Kemudian ketika dilakukan audit oleh Kantor Akuntan Publik Drs. Herman Juwono, hasilnya adalah menolak memberikan pendapat (Disclaimer of Opinion). Secara umum, pendapat auditor dapat dibagi menjadi empat, yaitu laporan standar Wajar Tanpa Perkecualian (Unqualified Opinion), Wajar Dengan Perkecualian (Qualified Opinion), Tidak Wajar (Adverse Opinion) dan Tidak Memberikan Pendapat (Disclaimer of Opinion). Dengan demikian, Disclaimer of Opinion adalah penilaian paling jelek karena tidak ada data yang memadai untuk dilakukan audit. Pendapat ini secara gamblang sebenarnya menggambarkan bahwa manajemen pengelolaan dana non budgeter (dana abadi dan dana komando) Kostrad dan YDPK sangat bobrok. Karena bobrok inilah maka kemungkinan korupsi sangat besar sekali terjadi.
Adapaun
tujuan mendirikan perusahaan negara dan nasionalisasi menurut Bung Karno adalah
untuk mendorong perekonomian nasional, terutama perusahaan Negara yang bergerak
dalam bidang infrastruktur. Sederatan perusahaan Belanda dinasionalisasi
seperti PT Kereta Api atau Djawatan Kerera Api (UU 71/1957, PT Pos (Djawatan
Pos), PT Garuda Indonesia Airways, dan di akhir pemerintah Soekarno sempat
mendirikan Perusahaan Negara (PN) Telekomunikasi. Dan beberapa pabrik-pabrik
perusahaan gula di pulau Jawa berhasil juga dinasionalisasikan.
Tujuan
utama penempatan perusahaan di bawah tentara adalah untuk mendapatkan dana.

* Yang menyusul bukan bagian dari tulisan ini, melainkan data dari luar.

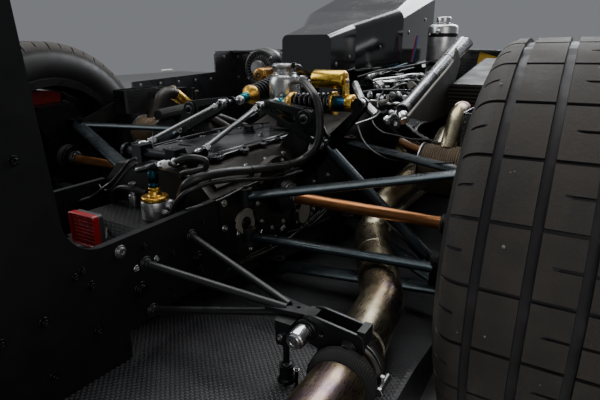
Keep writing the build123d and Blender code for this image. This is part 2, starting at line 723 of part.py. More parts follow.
with BuildPart() as damper_right:
    inner, outer = DAMPER_RIGHT
    damper_body(inner, outer)
    eye(inner, (0, 1, 0), ROD_END_R, 20)
    eye(outer, (0, 1, 0), ROD_END_R, 20)
    eye_hole(inner, (0, 1, 0))
    eye_hole(outer, (0, 1, 0))
    bar((176, DAMPER_AHEAD, 616), (266, DAMPER_AHEAD, 616), RESERVOIR_R)
    with BuildSketch(side_plane(262)) as strap:
        with Locations((DAMPER_AHEAD, 588)):
            Rectangle(28, 56)
    extrude(strap.sketch, amount=8)
finish("damper_right", damper_right)

with BuildPart() as damper_left:
    inner, outer = DAMPER_LEFT
    damper_body(inner, outer)
    bar(between(inner, outer, -12), between(inner, outer, 20), ROD_END_R)
    eye(outer, (1, 0, 0), ROD_END_R, DAMPER_POST_GAP - 2)
    eye_hole(outer, (1, 0, 0))
    eye_hole((inner[0], inner[1] - 8, inner[2]), (0, 1, 0), PIN_R + RUN, 52)
    bar(RESERVOIR_LEFT[0], RESERVOIR_LEFT[1], RESERVOIR_R)
    bar((-100, 366, 606), (-54, 366, 586), 8)
finish("damper_left", damper_left)

with BuildPart() as damper_springs:
    for inner, outer in (DAMPER_RIGHT, DAMPER_LEFT):
        first = spot(*inner)
        run = spot(*outer) - first
        bar(between(inner, outer, SPRING_FROM), between(inner, outer, SPRING_TO), SPRING_R)
        bar(
            between(inner, outer, SPRING_FROM - 1),
            between(inner, outer, SPRING_TO + 1),
            17 + SEAT,
            Mode.SUBTRACT,
        )
finish("damper_springs", damper_springs)

# Bracket that holds the outer end of the right damper
with BuildPart() as damper_bracket:
    for rear in (DAMPER_AHEAD - 20, DAMPER_AHEAD + 12):
        with BuildSketch(cross_plane(rear + 8)) as plate:
            with BuildLine():
                Polyline(
                    (CASE_HALF, 350),
                    (318, 546),
                    (318, 566),
                    (294, 566),
                    (294, 540),
                    (CASE_HALF, 408),
                    close=True,
                )
            make_face()
            with Locations((306, 560)):
                Circle(ROD_END_R + 1)
        extrude(plate.sketch, amount=8)
    bar((306, DAMPER_AHEAD - 24, 560), (306, DAMPER_AHEAD + 24, 560), PIN_R)
    with BuildSketch(level_plane(370)) as web:
        with Locations((CASE_HALF + 5, DAMPER_AHEAD)):
            Rectangle(10, 40)
    extrude(web.sketch, amount=30)
finish("damper_bracket", damper_bracket)

# Anti-roll bar across the rear of the case, with its links to the rockers
ROLL_AHEAD = -200.0
ROLL_HEIGHT = 470.0
ROLL_R = 12.0
LINK_X = 85.0
LINK_REAR = (LINK_X, -165.0, 478.0)
ROLL_ARM = 8.0
with BuildPart() as roll_bar:
    arm_x = LINK_X + 7 + RUN
    bar((-arm_x - ROLL_ARM, ROLL_AHEAD, ROLL_HEIGHT), (arm_x + ROLL_ARM, ROLL_AHEAD, ROLL_HEIGHT), ROLL_R)
    for side in (1, -1):
        low_x = arm_x if side > 0 else -arm_x - ROLL_ARM
        with BuildSketch(side_plane(low_x)) as arm:
            with Locations((ROLL_AHEAD, ROLL_HEIGHT)):
                Circle(ROLL_R + 6)
            with Locations((LINK_REAR[1], LINK_REAR[2])):
                Circle(11)
            with Locations(((ROLL_AHEAD + LINK_REAR[1]) / 2, (ROLL_HEIGHT + LINK_REAR[2]) / 2)):
                Rectangle(LINK_REAR[1] - ROLL_AHEAD, 22)
        extrude(arm.sketch, amount=ROLL_ARM)
        bar(
            (side * (LINK_X - 12), LINK_REAR[1], LINK_REAR[2]),
            (side * (arm_x + ROLL_ARM), LINK_REAR[1], LINK_REAR[2]),
            PIN_R - 1,
        )
finish("roll_bar", roll_bar)

with BuildPart() as roll_bar_bearings:
    for side in (1, -1):
        with BuildSketch(side_plane(side * 50 - 14)) as block:
            with BuildLine():
                Polyline(
                    (ROLL_AHEAD - 16, CASE_TOP - 2),
                    (ROLL_AHEAD - 16, ROLL_HEIGHT + 20),
                    (ROLL_AHEAD + 16, ROLL_HEIGHT + 20),
                    (ROLL_AHEAD + 30, CASE_TOP - 2),
                    close=True,
                )
            make_face()
            with Locations((ROLL_AHEAD, ROLL_HEIGHT)):
                Circle(ROLL_R + RUN, mode=Mode.SUBTRACT)
        extrude(block.sketch, amount=28)
finish("roll_bar_bearings", roll_bar_bearings)

LINK_ROD_R = 6.5
with BuildPart() as roll_link:
    high = (ROCKER_TIP[0], LINK_AHEAD, ROCKER_TIP[2])
    bar(LINK_REAR, high, 5.5)
    bar(between(LINK_REAR, high, 30), between(high, LINK_REAR, 30), LINK_ROD_R)
    eye(high, (0, 1, 0), 11, 14)
    eye_hole(high, (0, 1, 0))
    eye(LINK_REAR, (1, 0, 0), 11, 14)
    eye_hole(LINK_REAR, (1, 0, 0), PIN_R - 1 + RUN, 40)
finish_both("roll_links", roll_link)

# Crash structure behind the gearbox, between two side plates
CRASH_HALF = 110.0
CRASH_TOP = 357.0
CRASH_SHELF = 322.0
CRASH_STEP = -330.0
CRASH_END = -660.0
with BuildPart() as crash_box:
    with BuildSketch(side_plane(-CRASH_HALF)):
        with BuildLine():
            Polyline(
                (CASE_REAR, 226),
                (CASE_REAR, CRASH_TOP),
                (CRASH_STEP, CRASH_TOP),
                (CRASH_STEP - 22, CRASH_SHELF),
                (CRASH_STEP - 40, CRASH_SHELF),
                (CRASH_STEP - 40, 232),
                close=True,
            )
        make_face()
    extrude(amount=2 * CRASH_HALF)
    with BuildSketch(cross_plane(CRASH_STEP - 40)):
        with Locations((0, (232 + CRASH_SHELF) / 2)):
            RectangleRounded(2 * CRASH_HALF - 6, CRASH_SHELF - 232, 14)
    with BuildSketch(cross_plane(CRASH_END)):
        with Locations((0, (256 + CRASH_SHELF) / 2)):
            RectangleRounded(130, CRASH_SHELF - 256, 14)
    loft(ruled=True)
finish("crash_box", crash_box)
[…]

Penyaluran tersebut dilakukan oleh tentara yang telah ditempatkan
di dalam perusahaan dan memberikan langsung ke institusi militer tanpa
melalui pemerintah. Dengan penguasaan perusahaan-perusahaan yang telah
dinasionalisasi tersebut, tentara berhasil mengurangi ketergantungannya kepada
anggaran belanja pemerintah pusat. Kongsi-kongsi dagang yang sangat
menguntungkan pemilik terdahulu, yaitu Belanda, kemudian menjadi sumber-sumber
pendapatan di bawah kontrol sejumlah perwira. Penempatan perwira ke dalam
perusahaan tersebut ternyata juga mendorong kebutuhan hidup mereka. Maka
korupsi pun dilakukan dengan mengambil sebagian uang yang seharusnya disetor
ke institusi militer.
Bisnis
Menggiurkan Militer Di masa Rezim Orde Baru.
Latar
belakang keterlibatan militer dalam bisnis pada era Orde Baru, disebabkan
karena alasan bahwa APBN kurang mencukupi kebutuhan dalam kemiliteran dan
mencukupi kebutuhan hidup dan adanya PP No.6 yang membatasi TNI untuk
berbisnis, sehingga alasan itulah yang menjadi landasan bagi mereka untuk
berbisnis. Keberadaan bisnis militer pada era Orde Baru sangat didukung oleh
kepemimpinan yang penuh kediktatoran sehingga dalam menjalankan bisnis walaupun
ada sanksi dipecat jika diketahui berbisnis, tetapi dalam berbisnis tetap
langgeng pada era Orde Baru. Hal itu tidak lepas dari peran serta pemimpin yang
berasal dari Angkatan Darat yaitu Presiden Soeharto. Penguasaan sepenuhnya
komoditi ekspor terpenting Indonesia yaitu minyak diserahkan kepada Mayor
Jenderal Ibnu Sutowo, sebuah badan baru (Badan Logistik Nasional/Bulog)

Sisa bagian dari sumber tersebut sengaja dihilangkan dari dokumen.